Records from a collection
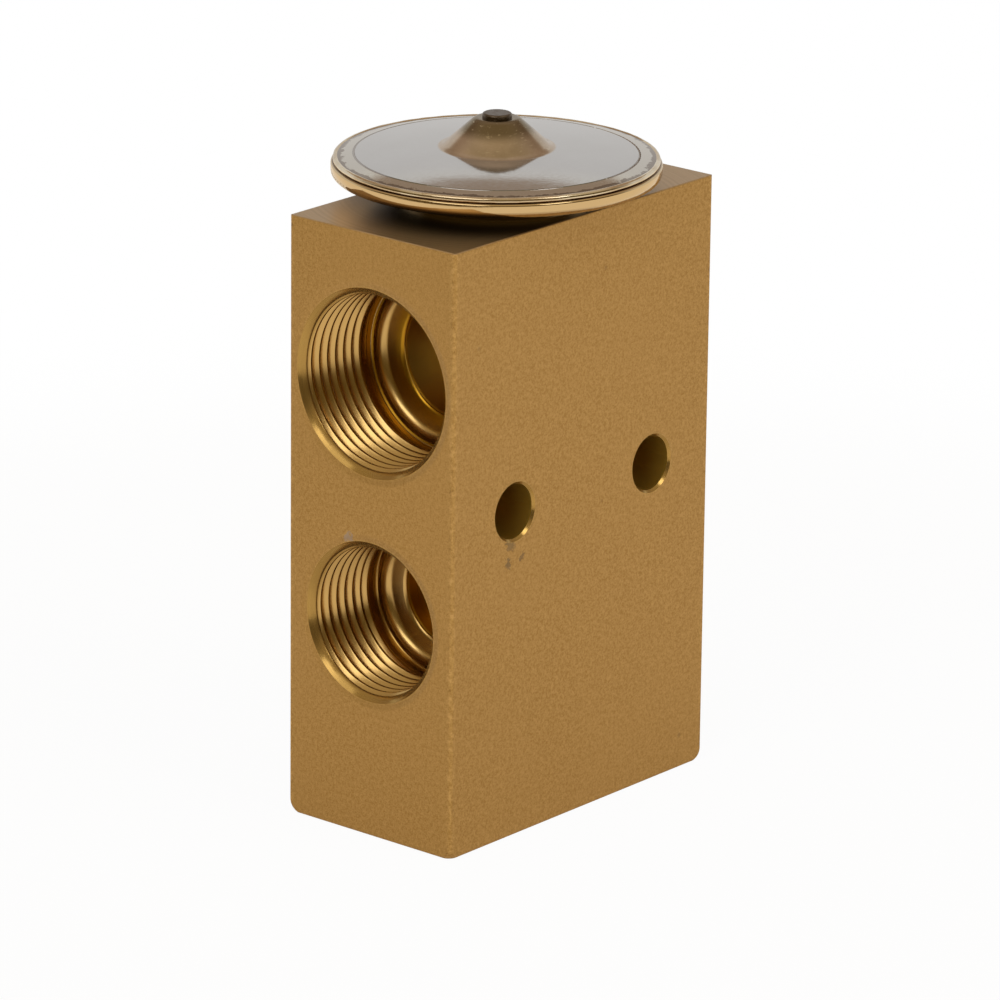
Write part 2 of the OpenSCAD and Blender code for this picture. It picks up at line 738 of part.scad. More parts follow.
// Height of the wire's middle after a number of turns: closed ends, an even pitch between
function coil_z(turn, length) =
    let (
        first = wire_d / 4,
        closed = wire_d + coil_gap,
        open = (length - 2 * first - 2 * closed) / (spring_turns - 2)
    )
    turn < 1 ? first + closed * turn
    : turn < spring_turns - 1 ? first + closed + open * (turn - 1)
    : length - first - closed * (spring_turns - turn);

// Point on the wire's skin, with the two ends ground flat
function coil_point(turn, side, sides, length) =
    let (
        angle = 360 * turn,
        around = 360 * side / sides,
        r = (spring_d - wire_d) / 2 + wire_d / 2 * cos(around),
        z = coil_z(turn, length) + wire_d / 2 * sin(around)
    )
    [r * cos(angle), r * sin(angle), min(max(z, 0), length)];

// Closed skin of the coiled wire, from rings of points along it
module coil(length) {
    sides = 10;
    steps_a_turn = 24;
    steps = spring_turns * steps_a_turn;
    points = [
        for (i = [0 : steps], j = [0 : sides - 1]) coil_point(i / steps_a_turn, j, sides, length)
    ];
    skin = [
        for (i = [0 : steps - 1], j = [0 : sides - 1])
            let (
                a = i * sides + j,
                b = i * sides + (j + 1) % sides,
                c = a + sides,
                d = b + sides
            )
            each [[a, b, c], [b, d, c]]
    ];
    first_end = [for (j = [1 : sides - 2]) [0, j + 1, j]];
    last_end = [for (j = [1 : sides - 2]) [steps * sides, steps * sides + j, steps * sides + j + 1]];
    polyhedron(points, concat(skin, first_end, last_end));
}

module superheat_spring() {
    color(steel)
        translate([axis_x, 0, spring_cup_z]) coil(carrier_foot_z - spring_cup_z);
}

// Screw with a key socket in its foot, a smooth nose, a ring groove and a cup for the spring
module adjusting_screw() {
    color(brass)
        translate([axis_x, 0, 0])
            difference() {
                union() {
                    translate([0, 0, adjuster_foot_z])
                        cylinder(d = adjuster_thread_d - 2 * seat_gap, h = adjuster_thread_len);
                    translate([0, 0, nose_foot_z]) cylinder(d = nose_d, h = nose_len);
                }
                translate([0, 0, groove_foot_z])
                    difference() {
                        cylinder(d = adjuster_thread_d, h = adjuster_groove_w);
                        translate([0, 0, -over])
                            cylinder(d = adjuster_groove_d, h = adjuster_groove_w + 2 * over);
                    }
                translate([0, 0, spring_cup_z])
                    cylinder(d = spring_cup_d, h = nose_top_z - spring_cup_z + over);
                translate([0, 0, adjuster_foot_z - over])
                    cylinder(d = socket_af / cos(30), h = socket_depth + over, $fn = 6);
            }
}

module adjuster_seal() {
    seal_ring(
        adjuster_groove_d / 2 + ring_gap + adjuster_seal_t / 2,
        adjuster_seal_t,
        (groove_foot_z + groove_top_z) / 2
    );
}

valve_block();
lower_cover();
upper_cover();
charge_plug();
diaphragm();
diaphragm_stop();
head_seal();
sensing_rod();
push_pin();
rod_seal();
seal_retainer();
valve_ball();
ball_carrier();
damping_spring();
superheat_spring();
adjusting_screw();
adjuster_seal();
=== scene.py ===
# %% [markdown]
# # A block expansion valve
# This lesson dresses a packed CAD model of a brass block valve for a studio picture.
# The valve has a square block with four threaded ports, two plain holes and a round steel head.
# The shapes come from the frame, so that the picture and the moving model are one object.
# Here they get a camera, light, metals, thread ridges and a weld.

import json
from math import cos, pi, radians, sin, tan

import bmesh
import bpy
from mathutils import Matrix, Vector, noise


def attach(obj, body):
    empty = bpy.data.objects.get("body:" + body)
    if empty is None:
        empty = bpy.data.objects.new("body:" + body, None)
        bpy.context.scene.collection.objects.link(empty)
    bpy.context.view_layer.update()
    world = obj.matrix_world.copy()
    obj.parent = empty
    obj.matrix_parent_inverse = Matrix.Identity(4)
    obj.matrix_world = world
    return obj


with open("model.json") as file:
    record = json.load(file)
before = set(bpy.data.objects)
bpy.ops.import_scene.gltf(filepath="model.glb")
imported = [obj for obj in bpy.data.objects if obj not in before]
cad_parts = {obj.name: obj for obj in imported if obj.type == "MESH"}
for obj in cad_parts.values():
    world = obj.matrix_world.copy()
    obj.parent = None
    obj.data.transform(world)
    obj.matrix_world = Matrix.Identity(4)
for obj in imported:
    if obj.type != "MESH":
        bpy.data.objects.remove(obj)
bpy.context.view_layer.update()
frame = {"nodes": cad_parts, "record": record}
nodes = frame["nodes"]
scene = bpy.context.scene

# %% [markdown]
# ## The sizes of the block
# Metals and threads have to land exactly on the solids, so the few sizes that they follow are
# named here once. Measuring the mesh would give the same numbers with more code. A port opens
# in a narrow face, on the side given as -1 or 1, and its root is the bottom of the thread.

# %% Name the sizes of the block
MM = 0.001
AXIS_X = -1.4 * MM
HALF_W = 23.6 * MM
HALF_D = 12.7 * MM
BLOCK_H = 74.0 * MM
PORTS = {
    "suction_in": dict(side=-1, z=55.95 * MM, mouth=11.45 * MM, root=11.1 * MM, depth=12.1 * MM),
    "suction_out": dict(side=1, z=55.95 * MM, mouth=11.45 * MM, root=11.1 * MM, depth=12.1 * MM),
    "outlet": dict(side=-1, z=26.7 * MM, mouth=9.85 * MM, root=9.5 * MM, depth=11.3 * MM),
    "inlet": dict(side=1, z=16.2 * MM, mouth=8.35 * MM, root=7.9 * MM, depth=9.3 * MM),
}
HOLE_Z = 40.45 * MM
HOLES_X = (-12.45 * MM, 12.85 * MM)
HOLE_R = 3.35 * MM
print("ports:", ", ".join(PORTS))

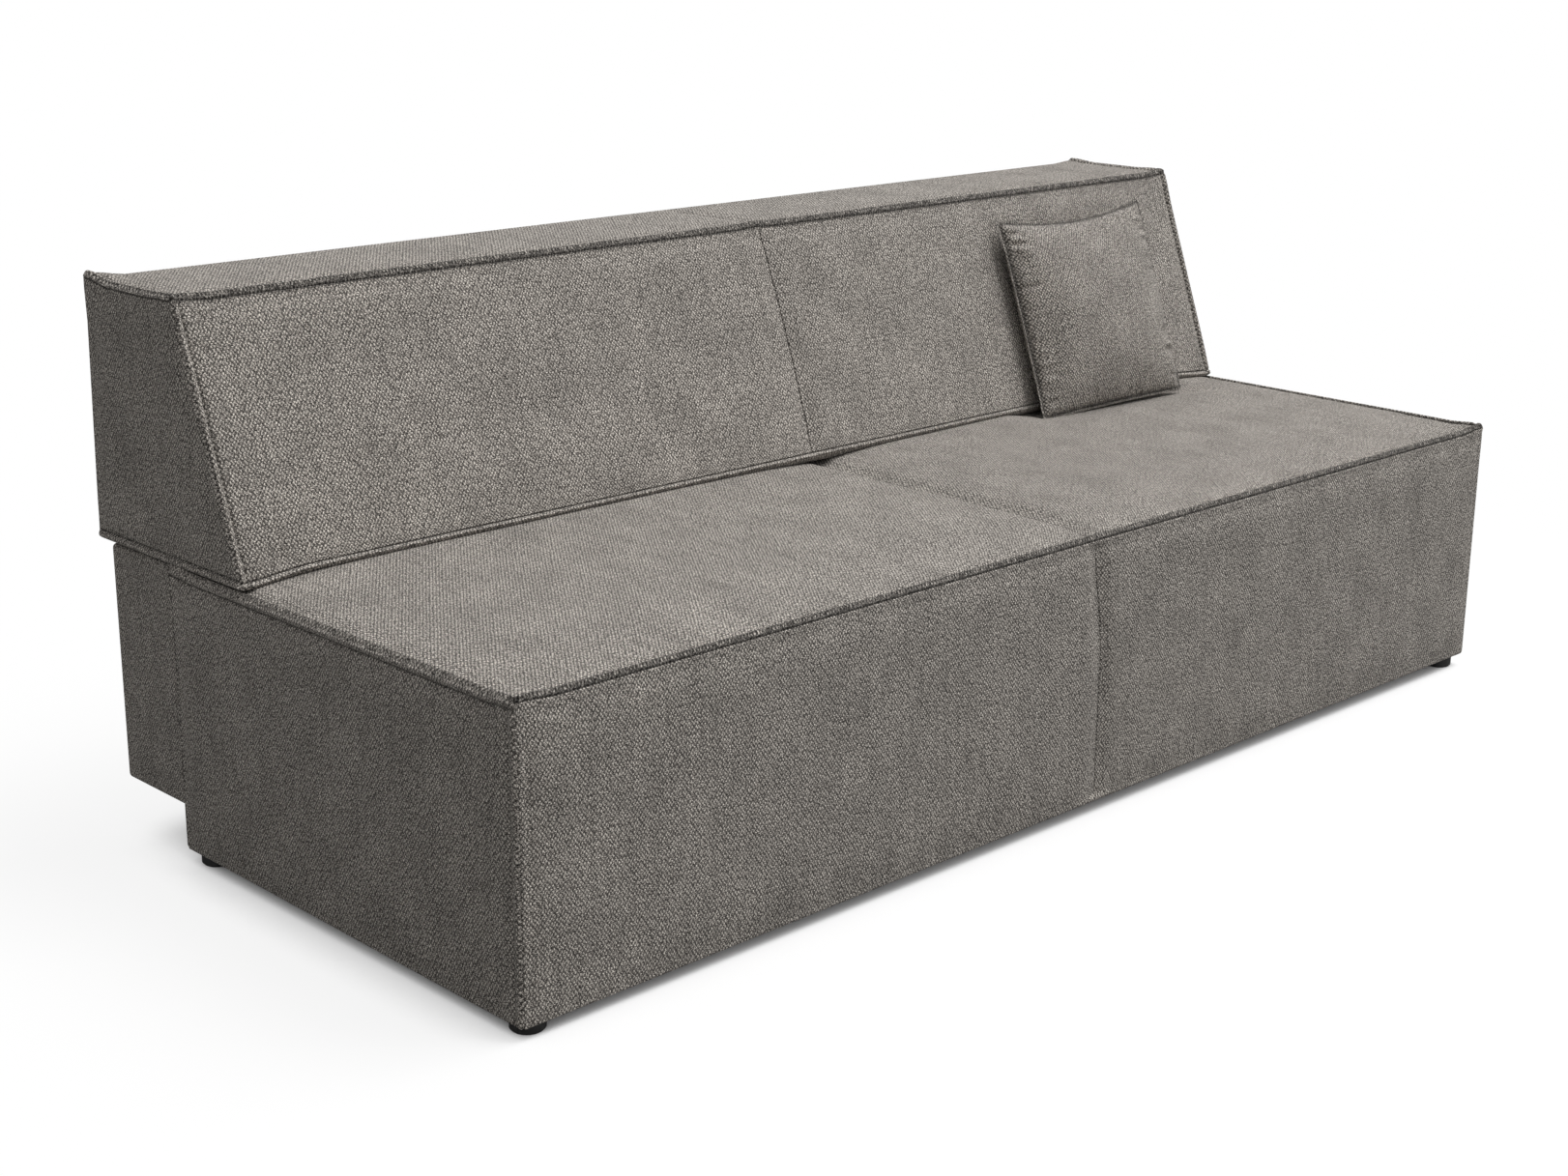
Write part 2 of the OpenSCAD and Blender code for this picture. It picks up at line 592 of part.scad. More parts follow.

* _WHAT YOU HAVE TO DO_: Print the lines from the line containing "valve_block();" to the line containing "before = set(bpy.data.objects)", both ends included, exactly and with nothing added.

* _RESULT FOR THIS EXERCISE_:
valve_block();
lower_cover();
upper_cover();
charge_plug();
diaphragm();
diaphragm_stop();
head_seal();
sensing_rod();
push_pin();
rod_seal();
seal_retainer();
valve_ball();
ball_carrier();
damping_spring();
superheat_spring();
adjusting_screw();
adjuster_seal();
=== scene.py ===
# %% [markdown]
# # A block expansion valve
# This lesson dresses a packed CAD model of a brass block valve for a studio picture.
# The valve has a square block with four threaded ports, two plain holes and a round steel head.
# The shapes come from the frame, so that the picture and the moving model are one object.
# Here they get a camera, light, metals, thread ridges and a weld.

import json
from math import cos, pi, radians, sin, tan

import bmesh
import bpy
from mathutils import Matrix, Vector, noise


def attach(obj, body):
    empty = bpy.data.objects.get("body:" + body)
    if empty is None:
        empty = bpy.data.objects.new("body:" + body, None)
        bpy.context.scene.collection.objects.link(empty)
    bpy.context.view_layer.update()
    world = obj.matrix_world.copy()
    obj.parent = empty
    obj.matrix_parent_inverse = Matrix.Identity(4)
    obj.matrix_world = world
    return obj


with open("model.json") as file:
    record = json.load(file)
before = set(bpy.data.objects)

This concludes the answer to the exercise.